=== DATA SHOWN ===
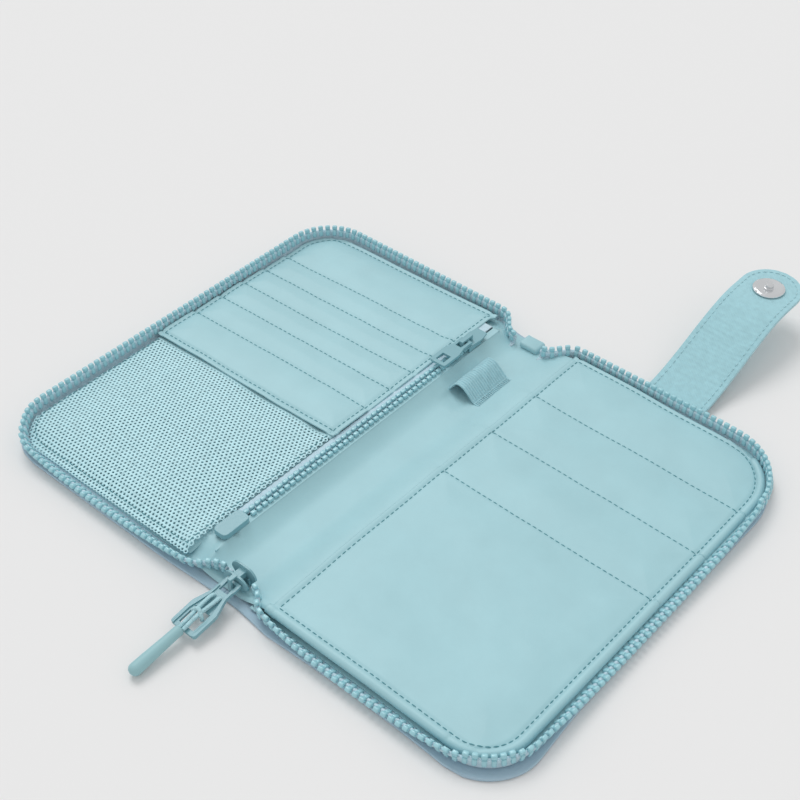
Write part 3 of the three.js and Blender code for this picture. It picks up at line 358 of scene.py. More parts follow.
def border_gap(x, y, inner, outer, far_extra=0.0):
    """Distance from the stitched border of a panel; x is taken without its sign."""
    reach = outer_edge(y, outer, far_extra=far_extra) - STITCH_INSET
    across = min(abs(x - inner - INNER_STITCH_INSET), abs(reach - x))
    return min(across, abs(y - PANEL_LOW_Y - STITCH_INSET), abs(PANEL_HIGH_Y - STITCH_INSET - y))


INNER_LIFT_X = 32.0
INNER_LIFT_WIDTH = 9.0
INNER_LIFT_Y = (-95.0, 6.0, 94.0, 6.0)


def inner_lift(across, y, z):
    """The inner edge of the left panel stands at the height of the pocket zip beside it."""
    share = smoothstep((INNER_LIFT_X - across) / INNER_LIFT_WIDTH) * plateau(y, *INNER_LIFT_Y)
    return max(z, z + (POCKET_EDGE_Z - z) * share)


def left_slope(across):
    """The left panel rises from its outer edge to its inner one."""
    return LEFT_RISE * (LEFT_OUTER_X - across) / (LEFT_OUTER_X - LEFT_INNER_X)


def left_height(x, y):
    across = abs(x)
    layers = sum(smoothstep((top - y) / 2.5 + 0.5) for top in LEFT_SLOTS)
    layers *= smoothstep((y - LEFT_SLOT_BOTTOM) / 10.0 + 0.9)
    gap = min([abs(y - top) for top in LEFT_SLOTS] + [abs(y - LEFT_HEM_Y)])
    border = border_gap(across, y, LEFT_INNER_X, LEFT_OUTER_X)
    z = inner_lift(across, y, PANEL_TOP_Z + left_slope(across) + SLOT_STEP * layers)
    z += seam_dip(gap, 0.5) + seam_dip(border) + pillow(min(gap, border), 0.8, 5.0)
    ripple = 0.22 * noise.noise(Vector((x / 7.0, y / 30.0, 9.0))) * math.exp(-(gap / 4.0) ** 2)
    return z + ripple + drift(x, y, 26.0, 0.5, 1.0) + drift(x, y, 9.0, 0.1, 2.0)


BACKING_DEPTH = 0.3
BACKING_END_DROP = 1.3


def backing_height(x, y):
    drop = BACKING_DEPTH + BACKING_END_DROP * smoothstep((-84.0 - y) / 9.0)
    return PANEL_TOP_Z + left_slope(abs(x)) - drop


def right_height(x, y):
    share = (RIGHT_OUTER_X - x) / (RIGHT_OUTER_X - RIGHT_INNER_X)
    layers = sum(smoothstep((top - y) / 3.0 + 0.5) for top in RIGHT_SLOTS)
    gap = min(abs(y - top) for top in RIGHT_SLOTS)
    border = border_gap(x, y, RIGHT_INNER_X, RIGHT_OUTER_X, FAR_CORNER_EXTRA["right"])
    z = PANEL_TOP_Z + RIGHT_RISE * share + SLOT_STEP * layers + seam_dip(border)
    if x > RIGHT_INNER_X + INNER_STITCH_INSET:
        z += seam_dip(gap) + pillow(min(gap, border), 0.9, 9.0)
    return z + drift(x, y, 34.0, 0.7, 3.0) + drift(x, y, 11.0, 0.14, 4.0)


def sheet_piece(name, side, inner, outer, low, high, height, columns, rows, thickness, far_extra=0.0):
    """A sheet of lining over part of a panel; its outer end follows the panel's rounded corners."""
    points = []
    for row in range(rows):
        y = low + (high - low) * row / (rows - 1)
        reach = outer_edge(y, outer, far_extra=far_extra)
        for column in range(columns):
            x = inner + (reach - inner) * column / (columns - 1)
            points.append((side * x, y, height(side * x, y)))
    faces = grid_faces(rows, columns)
    if side < 0:
        faces = [face[::-1] for face in faces]
    piece = new_piece(name, points, faces, LINING)
    thicken(piece, thickness)
    return piece


STITCH_BOW = 0.16
STITCH_SINK = 0.12


def stitches_along(cluster, points, height, length=1.9, pitch=2.75, radius=0.24, lift=0.1):
    """Thread dashes along a line of (x, y) points, lying on a surface."""
    route = np.array(points, float)
    marks = length_marks(route)
    total = marks[-1]
    count = int(total / pitch)

    def taper(share):
        return radius * (0.45 + 0.55 * math.sin(math.pi * min(max(share, 0.08), 0.92)))

    for i in range(count):
        middle = (i + 0.5) * total / count
        dash = []
        for k in range(5):
            x, y = place_at(route, marks, middle + length * (k / 4 - 0.5))
            bow = math.sin(math.pi * k / 4) * STITCH_BOW
            dash.append((x, y, height(x, y) + lift + bow - STITCH_SINK))
        cluster.add(*tube(dash, taper, 6))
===
◆ WHAT TO DO:
Return only the lines from the beginning of the material up to and including the line with "return PANEL_TOP_Z +", exactly as written.

◆ TASK SOLUTION:
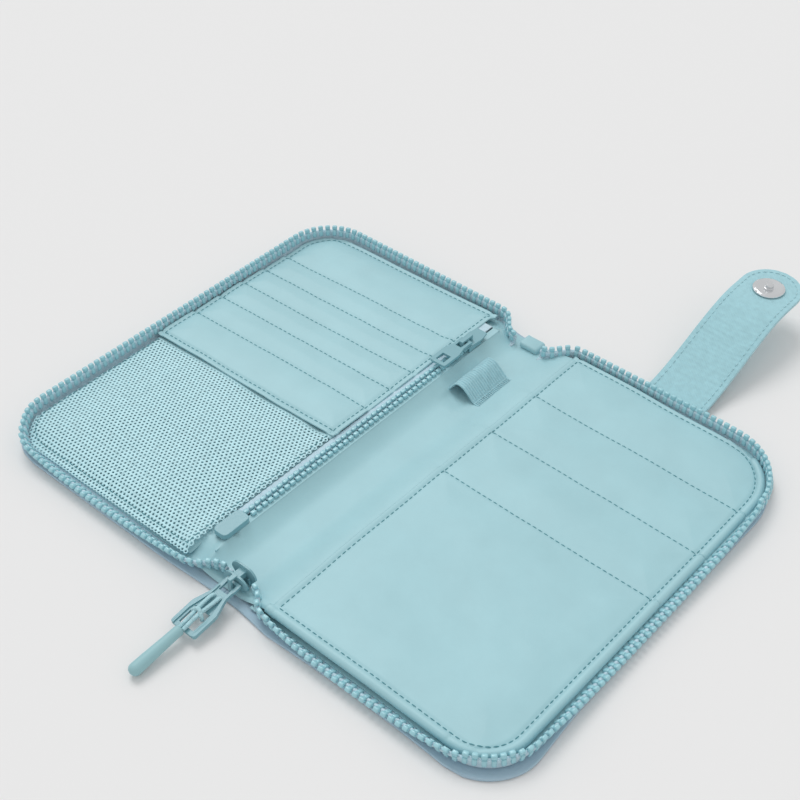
Write part 3 of the three.js and Blender code for this picture. It picks up at line 358 of scene.py. More parts follow.
def border_gap(x, y, inner, outer, far_extra=0.0):
    """Distance from the stitched border of a panel; x is taken without its sign."""
    reach = outer_edge(y, outer, far_extra=far_extra) - STITCH_INSET
    across = min(abs(x - inner - INNER_STITCH_INSET), abs(reach - x))
    return min(across, abs(y - PANEL_LOW_Y - STITCH_INSET), abs(PANEL_HIGH_Y - STITCH_INSET - y))


INNER_LIFT_X = 32.0
INNER_LIFT_WIDTH = 9.0
INNER_LIFT_Y = (-95.0, 6.0, 94.0, 6.0)


def inner_lift(across, y, z):
    """The inner edge of the left panel stands at the height of the pocket zip beside it."""
    share = smoothstep((INNER_LIFT_X - across) / INNER_LIFT_WIDTH) * plateau(y, *INNER_LIFT_Y)
    return max(z, z + (POCKET_EDGE_Z - z) * share)


def left_slope(across):
    """The left panel rises from its outer edge to its inner one."""
    return LEFT_RISE * (LEFT_OUTER_X - across) / (LEFT_OUTER_X - LEFT_INNER_X)


def left_height(x, y):
    across = abs(x)
    layers = sum(smoothstep((top - y) / 2.5 + 0.5) for top in LEFT_SLOTS)
    layers *= smoothstep((y - LEFT_SLOT_BOTTOM) / 10.0 + 0.9)
    gap = min([abs(y - top) for top in LEFT_SLOTS] + [abs(y - LEFT_HEM_Y)])
    border = border_gap(across, y, LEFT_INNER_X, LEFT_OUTER_X)
    z = inner_lift(across, y, PANEL_TOP_Z + left_slope(across) + SLOT_STEP * layers)
    z += seam_dip(gap, 0.5) + seam_dip(border) + pillow(min(gap, border), 0.8, 5.0)
    ripple = 0.22 * noise.noise(Vector((x / 7.0, y / 30.0, 9.0))) * math.exp(-(gap / 4.0) ** 2)
    return z + ripple + drift(x, y, 26.0, 0.5, 1.0) + drift(x, y, 9.0, 0.1, 2.0)


BACKING_DEPTH = 0.3
BACKING_END_DROP = 1.3


def backing_height(x, y):
    drop = BACKING_DEPTH + BACKING_END_DROP * smoothstep((-84.0 - y) / 9.0)
    return PANEL_TOP_Z + left_slope(abs(x)) - drop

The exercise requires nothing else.